The International Accounting Standards Board has warned that companies which choose to adopt IFRS 9 principles early could face problems over comparability.

Speaking at an IASB meeting yesterday in London, director of standards for SMEs
Paul Pacter said that while he supports the allowance for earlier implementation of the improved principles, comparing companies using different standards may cause problems “possibly for years”.

Pacter says: “Early adoption has pluses and minuses. Normally a new standard is an improvement, and you’d like companies to adopt an improved standard as soon as they can. But the minus is that if some do and some don’t, sometimes years can go by and it is complicated in IFRS 9 because it is a phased process.

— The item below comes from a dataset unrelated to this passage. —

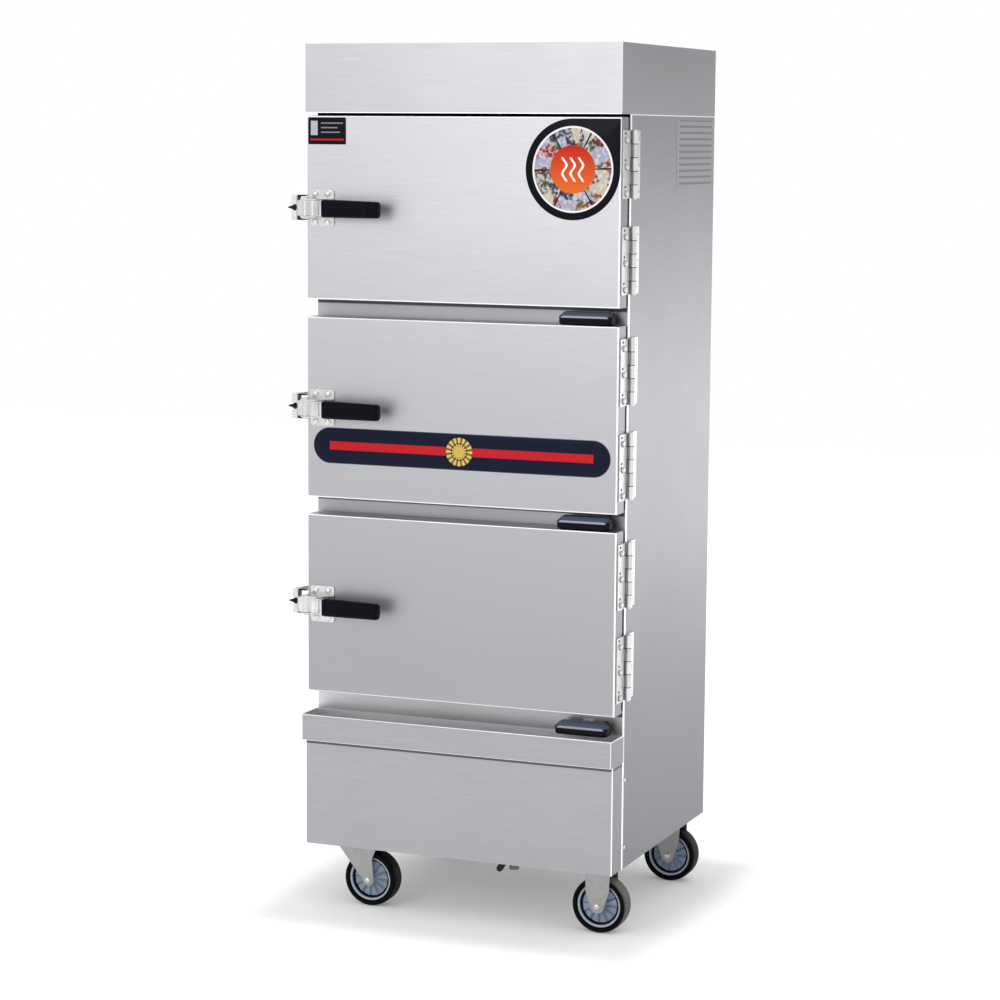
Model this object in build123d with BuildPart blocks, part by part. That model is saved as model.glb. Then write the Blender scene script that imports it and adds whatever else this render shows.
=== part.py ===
from build123d import *
import os

# A three-door steam cabinet on casters, in millimetres.
# While it is drawn, X runs right from the centreline, Y runs back from the door fronts
# and Z runs up from the floor. Each finished piece is then moved so that the origin lies
# on the floor under the middle of the whole outline.

# Casing
CAP_OVERHANG = 1.0
CAP_HEIGHT = 144.0
CAP_UNDERSIDE_RIM = 70.0
SIDE_WALL = 44.0
BACK_WALL = 93.1
SHEET = 1.2
GROUND_CLEARANCE = 136.0
COVER_HEIGHT = 232.0
TROUGH_HEIGHT = 56.0
TROUGH_GAP = 49.0
CAP_GAP = 6.0
BEND_RADIUS = 2.5
PANEL_FLANGE = 14.0
FRAME_SHEET = 1.5
OVERRUN = 5.0

# Doors
DOOR_GAP = 37.0
DOOR_THICKNESS = 43.0
DOOR_LEFT_REVEAL = 3.0
GASKET_THICKNESS = 12.0
GASKET_WIDTH = 14.0
GASKET_INSET = 3.0
SEAL_GAP = 0.4

# Steam chambers
DOOR_LAP = 20.0
LINER_SHEET = 1.0
VENT_RADIUS = 12.5
VENT_PIPE_RADIUS = 14.0
VENT_COLLAR_RADIUS = 18.0
VENT_COLLAR = 3.0
VENT_WALL = 1.5
VENT_DROP = 60.0
VENT_REACH = 22.0

# Trays and their racks
TRAY_COUNT = 4
TRAY_WIDTH = 600.0
TRAY_LENGTH = 400.0
TRAY_DEPTH = 48.0
TRAY_PITCH = 82.0
TRAY_RIM = 13.0
TRAY_SHEET = 1.0
TRAY_CORNER = 22.0
TRAY_FRONT_GAP = 20.0
TRAY_BACK_GAP = 40.0
TRAY_SIDE_GAP = 10.0
TRAY_HEADROOM = 7.0
FIRST_TRAY_LIFT = 12.0
LEDGE_REACH = 22.0
LEDGE_SHEET = 1.2
UPRIGHT_WIDTH = 20.0
UPRIGHT_SHEET = 1.5
RACK_INSET = 30.0
RACK_END_GAP = 5.0

# Steam dampers between the chambers
DAMPER_INSET = 77.0
HANDLE_LENGTH = 118.0
HANDLE_HEIGHT = 26.0
HANDLE_DROPS = (8.0, 4.0, 4.0)
HANDLE_FRONT = 2.0
HANDLE_DEPTH = 42.0
HANDLE_END_RADIUS = 15.0
HANDLE_EDGE_RADIUS = 4.0
HANDLE_BEVEL_HEIGHT = 10.0
HANDLE_BEVEL_DEPTH = 11.0
HANDLE_SOCKET = 16.0
BAR_WIDTH = 24.0
BLADE_SHEET = 3.0
BLADE_WIDTH = 410.0
BLADE_INSET = 10.0
BLADE_LAP = 10.0
PORT_DEPTH = 44.0
PORT_SIDE_LAP = 20.0
PORT_FRONT = 278.0
PORT_LAND = 8.0
DAMPER_TRAVEL = PORT_DEPTH + PORT_LAND
DAMPER_CLEARANCE = 0.5
GUIDE_SHEET = 1.5

# Hinges
HINGE_LENGTH = 138.0
HINGE_END_GAP = 26.5
HINGE_AXIS_OUT = 7.5
HINGE_AXIS_BACK = 62.0
BARREL_RADIUS = 7.0
HINGE_PIN_RADIUS = 3.0
HINGE_PIN_HEAD_RADIUS = 4.6
HINGE_PIN_HEAD = 2.0
KNUCKLES = 5
KNUCKLE_GAP = 0.4
RUNNING_CLEARANCE = 0.05
LEAF_SHEET = 2.5
DOOR_LEAF_FRONT = 8.0
DOOR_LEAF_END = 51.0
BODY_LEAF_START = 71.5
BODY_LEAF_END = 110.0
HINGE_SCREWS = 3
HINGE_SCREW_PITCH = 54.0
HINGE_SCREW_DROP = 4.0
HINGE_SCREW_HEAD_RADIUS = 5.8
HINGE_SCREW_HEAD_HEIGHT = 4.8
SCREW_HEAD_RADIUS = 4.5
SCREW_HEAD_HEIGHT = 2.8
SCREW_RADIUS = 2.0
SCREW_SLACK = 0.1

# Door latches, placed from the door's left edge and front face
LATCH_PLATE_START = 9.0
LATCH_PLATE_WIDTH = 55.0
LATCH_PLATE_HEIGHT = 78.0
LATCH_PLATE = 3.0
LATCH_PLATE_CORNER = 5.0
EAR_OVERHANG = 3.0
EAR_SPREAD = 39.0
EAR_SHEET = 3.0
EAR_REACH = 37.0
EAR_NOSE = 9.0
PIN_BACK_FROM_EDGE = 9.0
PIN_STAND_OFF = 24.0
LATCH_PIN_RADIUS = 4.0
LATCH_PIN_HEAD_RADIUS = 6.5
LATCH_PIN_HEAD = 3.0
LEVER_HUB_RADIUS = 8.5
LEVER_NOSE_RADIUS = 20.0
LEVER_NOSE_WIDTH = 9.0
LEVER_SLACK = 0.4
SECOND_HUB_STEP = 20.0
SECOND_HUB_FORWARD = 4.0
SECOND_HUB_RADIUS = 9.5
GRIP_START = 58.0
GRIP_LENGTH = 129.0
GRIP_STAND_OFF = 42.0
GRIP_HEIGHT = 38.0
GRIP_DEPTH = 25.0
GRIP_CORNER = 9.0
GRIP_SOCKET = 30.0
TANG_HEIGHT = 22.0
TANG_DEPTH = 8.0
BOLT_HEAD_RADIUS = 6.5
BOLT_HEAD_HEIGHT = 4.0
BOLT_RADIUS = 3.0
BOLT_RISE = 30.0
BOLT_SPREAD = 29.0
BOLT_START = 20.5

# Keepers on the left side
KEEPER_GAP = 25.0
KEEPER_WIDTH = 14.0
KEEPER_HEIGHT = 53.0
KEEPER_FRONT = 10.0
KEEPER_SHEET = 3.0
KEEPER_CHEEK_DEPTH = 18.0
KEEPER_NOTCH = 15.0
KEEPER_SHOULDER = 26.0
KEEPER_FOOT_START = 62.0
KEEPER_FOOT_LENGTH = 44.0
KEEPER_FOOT_HEIGHT = 74.0
KEEPER_SCREW_SHARES = (1 / 4, 3 / 4)
KEEPER_SCREW_RISE = 31.0
KEEPER_BOLT_IN = 3.0
KEEPER_POINT = 13.0
KEEPER_CONE_RADIUS = 4.5
KEEPER_POINT_RADIUS = 1.0
KEEPER_NUT_HEIGHT = 7.0
KEEPER_NUT_RADIUS = 6.0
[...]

“We lose comparability among companies possibly for years. But since the decision was made in IFRS 9’s asset phase to allow early adoption, I think that I support allowing early adoption on the liabilities side. But my general inclination is that the loss of comparability outweighs the early use of the improvement.”

Firms are allowed to take up IFRS 9 principles before the agreed deadline of 1 January 2013.
IASB board members questioned whether companies that choose to adopt IFRS 9 before the mandatory deadline must adopt all finalised requirements of the directive that they do not already apply. The consensus was reached that they should.